The only Bay Area-based bank to be identified by Weiss as one of the nation’s strongest is Silicon Valley Bank, which garnered a B-plus from the ratings firm.

But Bank of America (NYSE: BAC) got a D; Citibank, (NYSE: C) D-minus; HSBC, D; Union Bank, D-plus; Wells Fargo (NYSE: WFC), D and ; Wachovia, now part of Wells Fargo; D.

"We have continued to grow market share and earn more of our customers’ business while undertaking the largest merger integration in U.S. banking history and despite the challenging economy," a Wells Fargo spokesman told the San Francisco Business Times via email. "We have provided $711 billion in loans and lines of credit to help get the economy going again."

Weiss said it dropped its practice of charging consumers for its ratings service.

“Given the severity of this situation and the growing difficulty of finding a truly safe place for their money, we have decided to end our former business practice of charging consumers for our ratings,” Weiss said.

The large bank’s financial vulnerability comes as little surprise to long-time industry observers. Warning flags have been flying high.

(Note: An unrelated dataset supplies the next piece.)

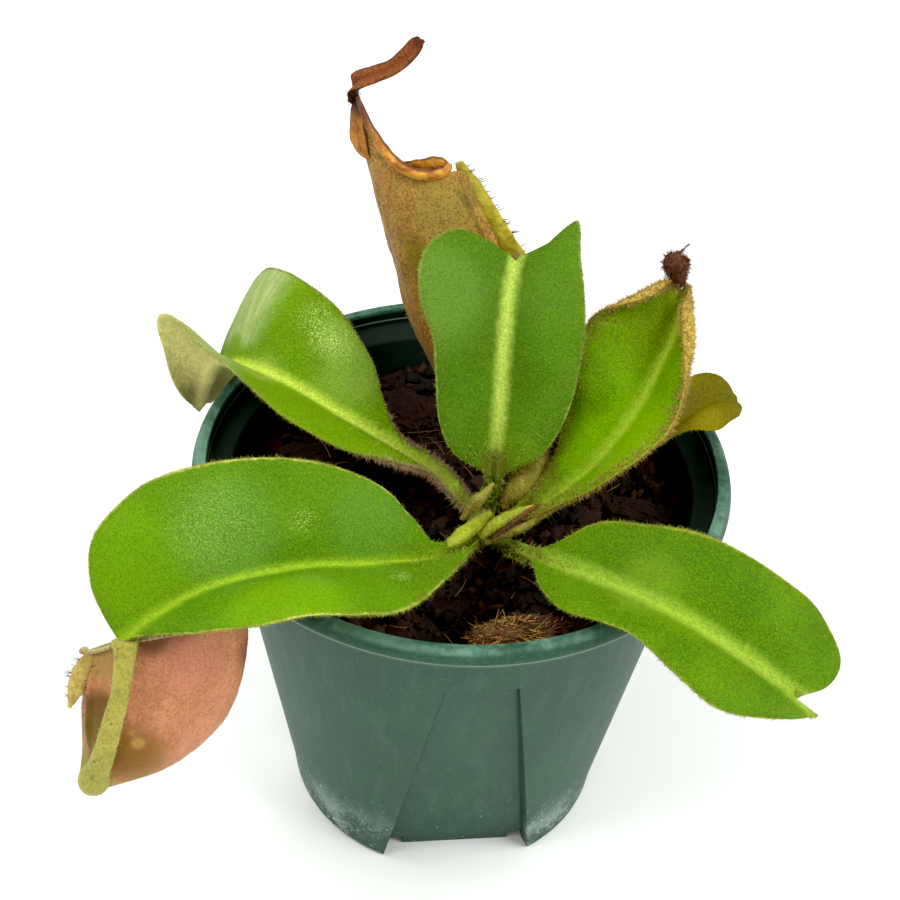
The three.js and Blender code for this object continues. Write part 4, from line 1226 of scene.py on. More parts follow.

J.P. Morgan Chase (NYSE: JPM) CEO Jamie Dimon, speaking in March at Stanford University, called for a systemic way for large banks to go out business so that the market would more accurately price their cost of capital. Fitch Ratings has already warned that BofA and Citi would have lower ratings if not for the implied backing of these huge institutions by the U.S. Treasury.

And even signs of optimism come with cautionary footnotes.

For instance, Brian Pretti, chief investment strategist, at Richmond-based Mechanics Bank, (OTC.BB: MCHB.OB) told the company’s private banking clients this month that about 70 percent of the decline in consumers’ credit-card balances industrywide represent charge-offs, not repayment. Mechanics is not on Weiss' weak-banks list.

And Bank of America is sitting on an inventory of 100,000 foreclosed homes -- just in California, a source familiar with the situation told the San Francisco Business Times on Tuesday.

Some observers are also concerned about the big banks’ derivatives and proprietary trading operations that gave a huge lift to first quarter results.

Charlie Munger, vice chairman of Berkshire Hathaway (NYSE: BRK.A) (NYSE: BRK.B) and chairman of Wesco Financial, (AMEX: WSC) told investors attending the Wesco annual meeting recently, that he’d reshape J.P. Morgan Chase.

“The world would be better off if J.P. Morgan didn’t run a gambling casino alongside a legitimate business. I take my hat off to Dimon, but I’d take away his derivative book in a second,” Munger said, according to a report posted by Morgan Housel on the Motley Fool website.

Another challenge for the banks that Weiss describes as among the nation’s weakest is that the public’s appetite for another huge bank bailout has waned.

One sign of public opinion is a San Francisco Business Times editorial published last December as major banks raced to exit TARP and its pay restrictions.

“For the big banks who wish to put it behind them, the feds should help them pack and escort them to the TARP door as soon as they are healthy enough to do so. Then that door should be closed behind them — slammed, locked and bolted shut,” the newspaper said. “TARP, or anything like it, can’t be there for bankers in the future.”